- _PROMPT_
Write out exactly the lines that run from the line containing "Turn this picture" through the line containing "foot_r = 6; // [4:0.5:8]"; both end lines belong to the answer.

- _LISTED RECORDS_

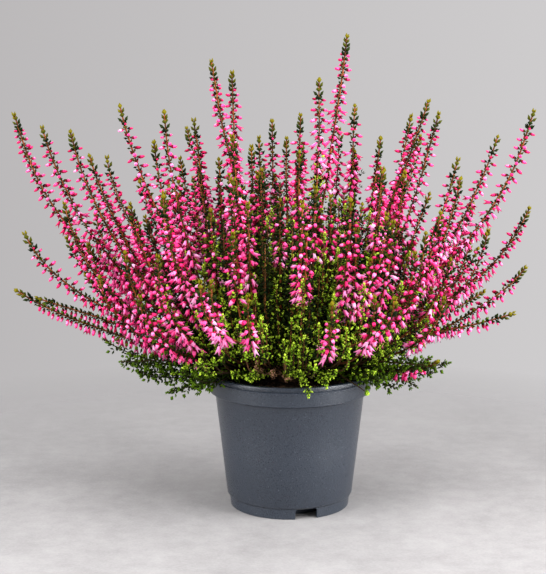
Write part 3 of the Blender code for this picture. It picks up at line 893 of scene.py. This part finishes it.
spikePlan = {
    "flowering": (0.57, 0.43, 0.51), "wide": 0.120, # where flowers start, in the middle and at
    "front": -0.095, "frontLater": 0.09,            # the left and right ends, later in front
    "latest": 0.70, "uneven": 0.07, "upright": 0.42,    # front spikes flower from there upwards
    "tip": 0.0120, "pitch": 0.0034, "missing": 0.05, "stalk": 0.0018,
    "shift": 0.003, "turned": 0.25,             # how unevenly the florets stand
    "length": (0.0070, 0.0050), "width": (0.0034, 0.0028), "sizes": (0.86, 1.12),
    "small": 0.9, "less": 0.25,                 # from there upwards they get that much smaller
    "lean": (112, 80), "leanSway": 12, "droop": (0.85, 0.12), "droops": (0.6, 1.2),
    "levelDroop": 0.5,                          # low shoots let their florets hang
    "open": 0.60, "bells": 0.75,                # how far up bells are open, and their share
    "tones": ("deepest", "deep", "rose", "pink", "pale"),
    "toned": (2.1, 0.60), "toneSway": 0.65,     # deep tones above, pale ones below
    "lit": 0.60, "shade": 3.8,      # painted shade: how far out florets keep their own tone, and how fast they darken further in
    "level": 0.45,                  # how level a spike is when its upper side has leaves alone
    "upperSide": 0.35, "levelBract": 0.0042, "levelLean": 0.8, "levelTones": ("moss", "green"),
    "bract": 0.0032, "bractPlump": 0.72, "bracts": (0.85, 1.15),
    "bractOut": (0.0004, 0.0003), "bractUp": 0.35, "bractLean": 0.7,
    "bractTones": (("moss", "moss", "dark", "olive"), ("moss", "moss", "olive", "dark")),
    "tuftBulk": 1.15, "frontBulk": 0.70,
    "tuftsPast": 0.05,              # how far leaf tufts go on between the first florets
    "tipTones": ("gold", "olive", "olive", "moss", "dark"),
}
leafPlan = {
    "length": (0.0028, 0.0036), "plump": 0.62, "thick": 0.8,
    "leafy": 0.018, "bare": 0.006,  # how far from the head and the tip the foliage keeps
    "tuftPitch": 0.0047, "tuftLength": (0.0078, 0.0052), "tuftLean": (58, 42),
    "tuftTurned": 0.2, "tufts": (0.75, 1.15), "leanSway": 8,
    "tuftPairs": 3, "tuftAlong": (0.08, 0.68), "tuftSpread": (62, 34), "tuftEnd": (0.70, 0.36),
    "light": (0.10, 0.66), "lightSway": 0.28,   # how far out leaves are dark as painted shade, and light as painted light
    "toneSway": 0.7,                # how far a leaf's tone may be from its place's
    "tipPitch": 0.0030, "tipPairs": 5, "tipLength": (0.0044, 0.0052), "tipPlump": 0.66,
    "tipLean": (16, 46), "tipSway": 6, "tips": (0.9, 1.15), "tipOpens": 1.6, "tipGrows": 2,
    "tipFirst": 0.3,                # how far from the tip the first pair stands, of the pitch
    "sprigTip": 0.52,               # how large the tips' leaves are on leafy sprigs
    "sprigTones": ("bright", "fresh", "fresh", "green"),
    "clear": 0.0015, "clearTop": 0.001, "clearInside": 0.006,   # from the compost and the rim
}
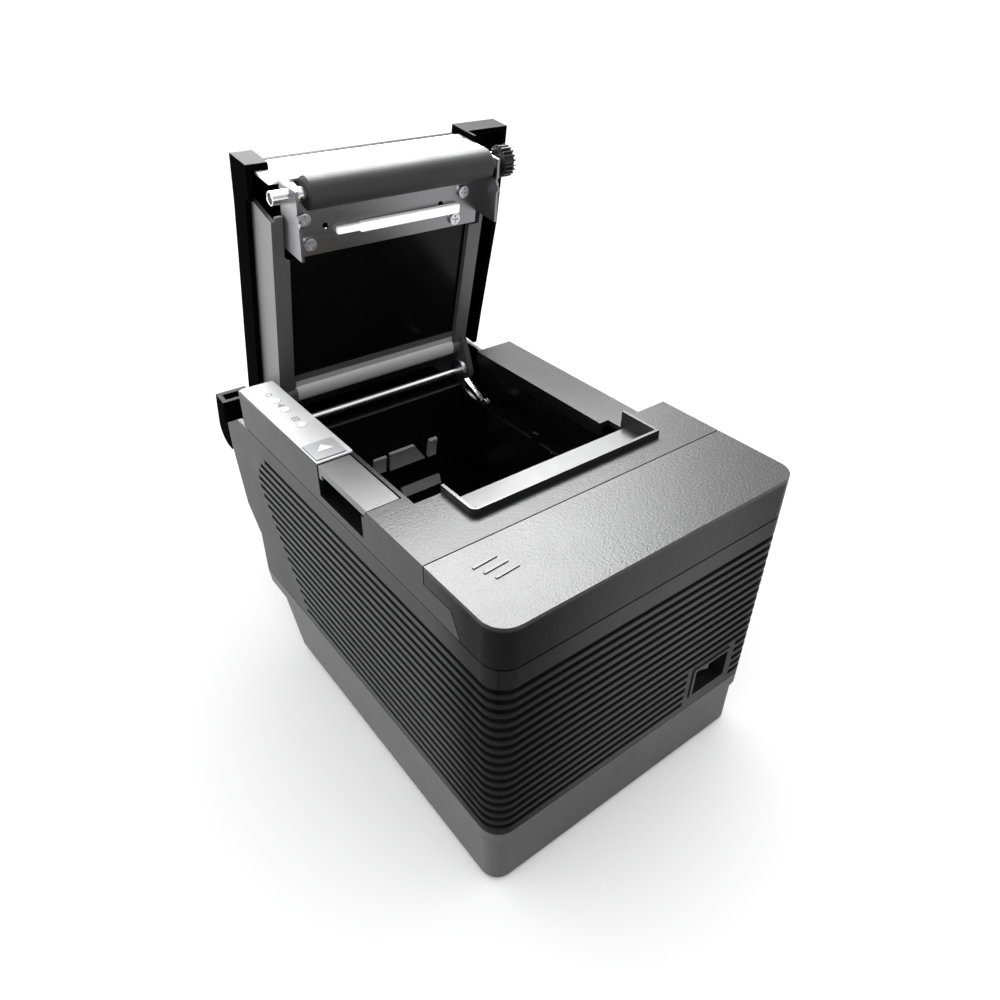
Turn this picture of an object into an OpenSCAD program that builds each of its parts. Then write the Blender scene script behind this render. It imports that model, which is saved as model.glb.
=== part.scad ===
// Thermal receipt printer with its paper lid standing open.
// Units are millimetres. Origin: middle of the footprint, on the surface the feet rest on. +Z is up,
// the front face looks towards -Y and the lid hinges along X near the back.

/* [Case] */
// Overall width of the case
body_w = 145; // [143:0.5:150]
// Radius of the two upright front corners
corner_r = 9; // [5:0.5:11]
// Wall thickness of the moulded case
wall = 2.4; // [1.8:0.1:2.6]
// Height of the rubber feet
foot_h = 2.5; // [2:0.1:4]
// Radius of the rubber feet
foot_r = 6; // [4:0.5:8]

/* [Ribs] */
// Number of grooves in the rib field
rib_count = 17; // [8:1:17]
// Height of each groove
rib_groove = 2.3; // [1.5:0.1:3]
// Depth of each groove
rib_depth = 1.5; // [0.8:0.1:1.7]

/* [Lid] */
// Angle the lid stands open from its closed position
lid_open = 82.456; // [60:0.001:85]
// Skin thickness of the lid
lid_wall = 2.4; // [1.8:0.1:2.6]
// Radius of the hinge pins
hinge_pin_r = 2; // [1.5:0.1:2.2]

/* [Platen] */
// Radius of the rubber roller
roller_r = 6.4; // [5.2:0.1:6.4]
// Radius of the steel roller shaft
shaft_r = 2; // [1.8:0.1:2]
// Tooth count of the roller gear
platen_teeth = 20; // [20:1:20]

/* [Controls] */
// Diameter of the indicator lamps
lamp_d = 3.8; // [2.5:0.1:4.4]
// Travel of the feed button
button_travel = 0.8; // [0.4:0.1:0.8]
// Thickness of the status label
label_t = 0.5; // [0.3:0.1:0.8]

/* [Hidden] */
// Height of the top face above the underside of the case
top_z = 137.3;
// Height of the joint between base and case
seam_z = 31.7;
// Height of the joint between case and top frame
band_z = 119.3;
// Fore and aft position of the hinge axis
hy = 186.3;
// Height of the hinge axis
hz = 113.9;
// Middle of the footprint from front to back
yc = 111.79;
// Fore and aft position of the roller axis with the lid closed
ry = 76;
// Height of the roller axis with the lid closed
rz = 103.5;
// Outer radius of the roller bushings
bush_r = 2.7;
// Fore and aft position of the lever pivot
lp_y = 70;
// Height of the lever pivot
lp_z = 130.6;
// Radius of the sweep the rear of the case follows
sweep_r = 31.5;
// Gear module of the feed train
gm = 0.6;
// Idler gear tooth count
idler_teeth = 24;
// Motor pinion tooth count
pinion_teeth = 14;
// Height of the idler axis
idler_z = rz - (platen_teeth + idler_teeth) * gm / 2 - 0.1;
// Distance from idler to motor pinion
ip = (idler_teeth + pinion_teeth) * gm / 2 + 0.1;
// Fore and aft position of the motor pinion axis
py = ry + ip * cos(240);
// Height of the motor pinion axis
pz = idler_z + ip * sin(240);
// Gear module of the cutter rack
cm = 0.8;
// Cutter pinion tooth count
cutter_teeth = 12;
// Fore and aft position of the cutter pinion
cy = 52;
// Sideways position of the cutter pinion
cx = 35;
// Mirror position across the middle of the paper path
mx = body_w + 2;
// Facets on round pieces
$fn = 64;

// ---------- helpers ----------

module place() { translate([-body_w / 2, -yc, foot_h]) children(); }
module lid_place() {
  place() translate([0, hy, hz]) rotate([-lid_open, 0, 0]) translate([0, -hy, -hz]) children();
}
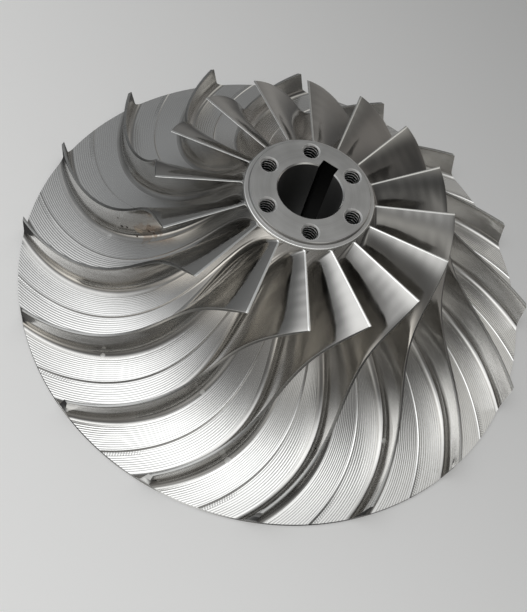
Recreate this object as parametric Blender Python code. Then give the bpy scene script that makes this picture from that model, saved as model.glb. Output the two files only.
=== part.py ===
# Open centrifugal impeller with sixteen backswept blades, milled from one aluminium billet.
# Metres. +Z points along the shaft axis to the nose. The origin is the centre of the back face.

from math import cos, pi, radians, sin

import bmesh
import bpy
import numpy as np

# Disc and hub
OUTER_RADIUS = 0.130
RIM_THICKNESS = 0.0018
TOTAL_HEIGHT = 0.078
HUB_TOP_RADIUS = 0.0315
HUB_TOP_HEIGHT = 0.0745
HUB_CURVE_DOWN = (0.0372, 0.0576)
HUB_CURVE_OUT = (0.0534, 0.0048)
DISC_TOP_HEIGHT = 0.012
BODY_TOP_HEIGHT = 0.050
SEAT_GAP = 0.0003

# Nose
FACE_RADIUS = 0.0285
STEP_DEPTH = 0.0018
LEDGE_RADIUS = 0.0303
EDGE_BREAK = 0.0003

# Bore and keyway
BORE_RADIUS = 0.015
BORE_CHAMFER = 0.0006
KEY_WIDTH = 0.008
KEY_BOTTOM_RADIUS = 0.0187

# Tapped holes in the nose face
HOLE_COUNT = 6
HOLE_CIRCLE_RADIUS = 0.0224
FIRST_HOLE_ANGLE = radians(30)
HOLE_RADIUS = 0.0034
HOLE_CHAMFER_RADIUS = 0.0041
HOLE_DEPTH = 0.018

# Blades: the inlet edge is at the nose end and the outlet edge at the rim
BLADE_COUNT = 16
INLET_TIP_RADIUS = 0.06935
INLET_TIP_HEIGHT = 0.0740
OUTLET_WIDTH = 0.01375
TIP_CURVE_DOWN = (0.0724, 0.0575)
TIP_CURVE_OUT = (0.0756, 0.0186)
FIRST_INLET_TIP_ANGLE = radians(8.55)
TIP_WRAP = radians(48.93)
TIP_TURN_AT_INLET = radians(31.2)
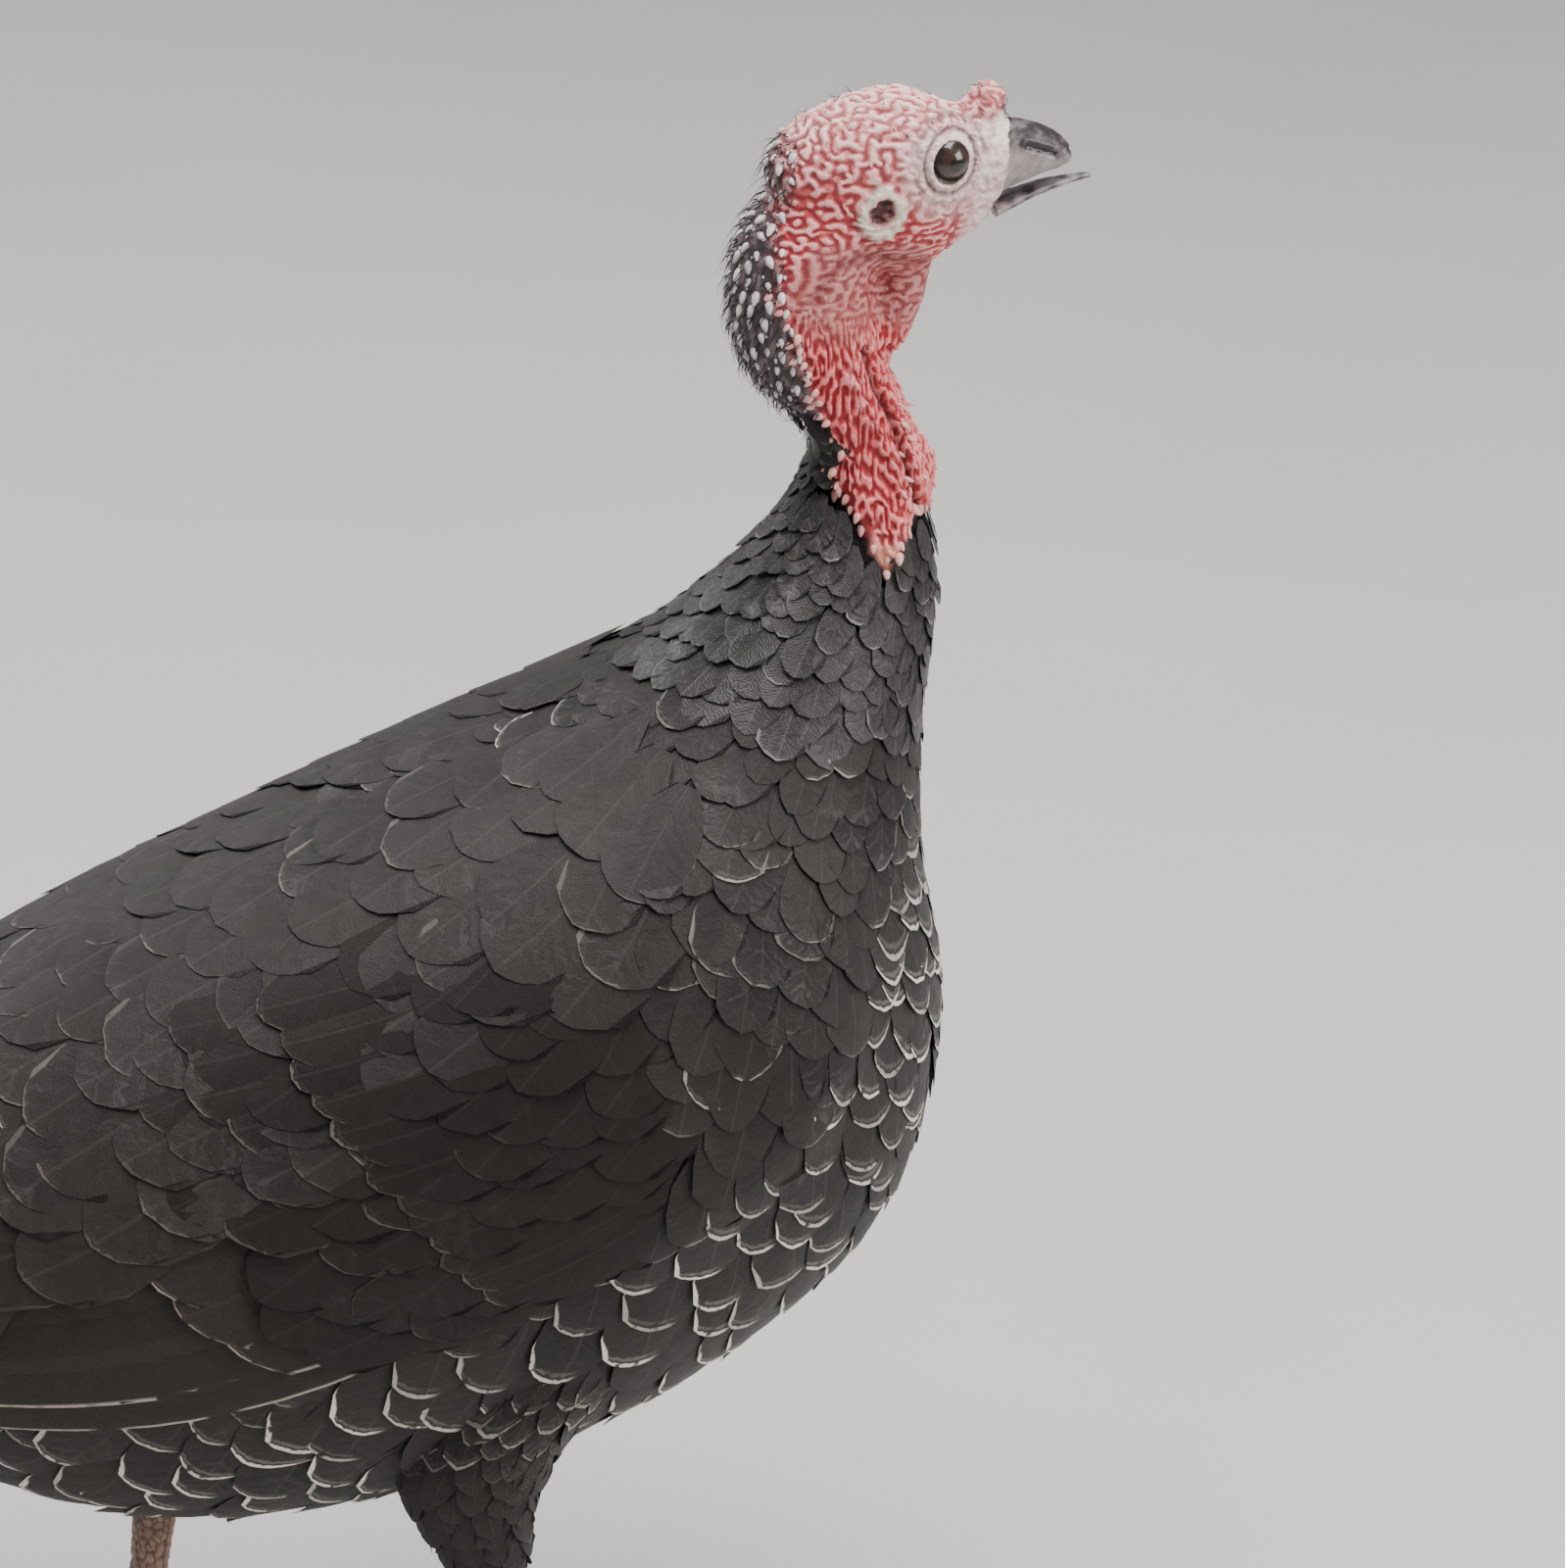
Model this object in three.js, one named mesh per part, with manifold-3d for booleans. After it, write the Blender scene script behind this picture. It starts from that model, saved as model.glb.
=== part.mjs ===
// A domestic turkey hen, life size, standing alert with the right leg forward: millimetres, +X towards the
// bill, +Y to the bird's left, +Z up, with the soles on Z 0. Every solid has the outer shape of the coat.
import * as THREE from "three";
import { mergeVertices } from "three/addons/utils/BufferGeometryUtils.js";
import Module from "manifold-3d";

const wasm = await Module();
wasm.setup();

// ---------------------------------------------------------------- sizes

const GAP = 0.3; // left between two pieces that touch
const WELD = 1e-4; // vertices this close are one
const RIGHT = -1;
const LEFT = 1;
const SIDES = { right: RIGHT, left: LEFT };

const at = (x, z, y = 0) => new THREE.Vector3(x, y, z);

// Each station is a ring: its point on the nape or back, its point on the throat, breast or belly, and
// its half width. They run from inside the head, down the neck and back to the tail.
const BODY = [
  { back: at(121, 638), front: at(150, 616), half: 16.5 },
  { back: at(106, 620), front: at(148, 600), half: 19 },
  { back: at(101.5, 592), front: at(150, 578), half: 20 },
  { back: at(110, 566), front: at(158, 560), half: 19 },
  { back: at(127.5, 543), front: at(165, 541), half: 18 },
  { back: at(122.5, 526), front: at(170, 514), half: 22 },
  { back: at(102.5, 501), front: at(170.5, 483), half: 33 },
  { back: at(75, 476), front: at(166, 447), half: 50 },
  { back: at(41, 456), front: at(165, 404), half: 71 },
  { back: at(2, 441), front: at(173, 335), half: 90 },
  { back: at(-42, 425), front: at(154, 263), half: 99 },
  { back: at(-86, 407), front: at(97, 210), half: 101 },
  { back: at(-127, 387), front: at(22, 178), half: 97 },
  { back: at(-166, 363), front: at(-58, 162), half: 85 },
  { back: at(-201, 337), front: at(-128, 169), half: 66 },
  { back: at(-228, 316), front: at(-186, 200), half: 44 },
  { back: at(-246, 300), front: at(-224, 238), half: 25 },
];
const LAST = BODY.length - 1;
const SHOULDER = 7; // the station where the wings begin
const CUT = { reach: 6, slack: 0.008 }; // how the body is parted, in mm and stations
const FULLNESS = 0.92; // power that fills a ring out from an ellipse
const SHOULDERED = 0.06; // how much wider a ring is above its middle than below
const RINGS = 24; // along the whole body

// Rings from the back of the skull to the base of the bill: crown, jaw and half width.
const HEAD = [
  { crown: at(113, 641), jaw: at(128, 616), half: 12.5 },
  { crown: at(121, 652), jaw: at(141, 607), half: 16.5 },
  { crown: at(135, 660), jaw: at(154, 603.5), half: 18.2 },
  { crown: at(151, 664), jaw: at(166.5, 605), half: 17.4 },
  { crown: at(167, 660), jaw: at(177, 612), half: 15.2 },
  { crown: at(181, 654.5), jaw: at(184.5, 617.5), half: 12 },
  { crown: at(190, 652), jaw: at(188, 622), half: 9.4 },
  { crown: at(195.5, 649.5), jaw: at(190.5, 625.5), half: 7.6 },
];
const EYE = { centre: at(170.3, 642.6), inset: 9.4, radius: 8.4 };
const EAR = { centre: at(147.6, 628), aside: 19, radius: 7.4, hollow: 3, depth: 3 };

// The bill: each half is a run of rings from its base to its tip.
const UPPER_BILL = [
  { top: at(190, 651), bottom: at(185, 624), half: 8.6 },
  { top: at(197, 650), bottom: at(192, 627), half: 7.4 },
  { top: at(203, 648), bottom: at(198, 629.8), half: 6.2 },
  { top: at(208.5, 645), bottom: at(204, 631.8), half: 4.9 },
  { top: at(212.5, 641), bottom: at(209, 633), half: 3.6 },
  { top: at(214.4, 637.6), bottom: at(212.4, 634.2), half: 2 },
];
const LOWER_BILL = [
  { top: at(188, 623), bottom: at(188.5, 619), half: 7.2 },
  { top: at(193, 625), bottom: at(193.5, 621.2), half: 6.4 },
  { top: at(201, 627.8), bottom: at(201.3, 624.2), half: 5 },
  { top: at(211, 629.8), bottom: at(211.4, 627.2), half: 3.2 },
  { top: at(220.5, 630.4), bottom: at(220.8, 629.2), half: 1.2 },
];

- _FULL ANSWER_
Turn this picture of an object into an OpenSCAD program that builds each of its parts. Then write the Blender scene script behind this render. It imports that model, which is saved as model.glb.
=== part.scad ===
// Thermal receipt printer with its paper lid standing open.
// Units are millimetres. Origin: middle of the footprint, on the surface the feet rest on. +Z is up,
// the front face looks towards -Y and the lid hinges along X near the back.

/* [Case] */
// Overall width of the case
body_w = 145; // [143:0.5:150]
// Radius of the two upright front corners
corner_r = 9; // [5:0.5:11]
// Wall thickness of the moulded case
wall = 2.4; // [1.8:0.1:2.6]
// Height of the rubber feet
foot_h = 2.5; // [2:0.1:4]
// Radius of the rubber feet
foot_r = 6; // [4:0.5:8]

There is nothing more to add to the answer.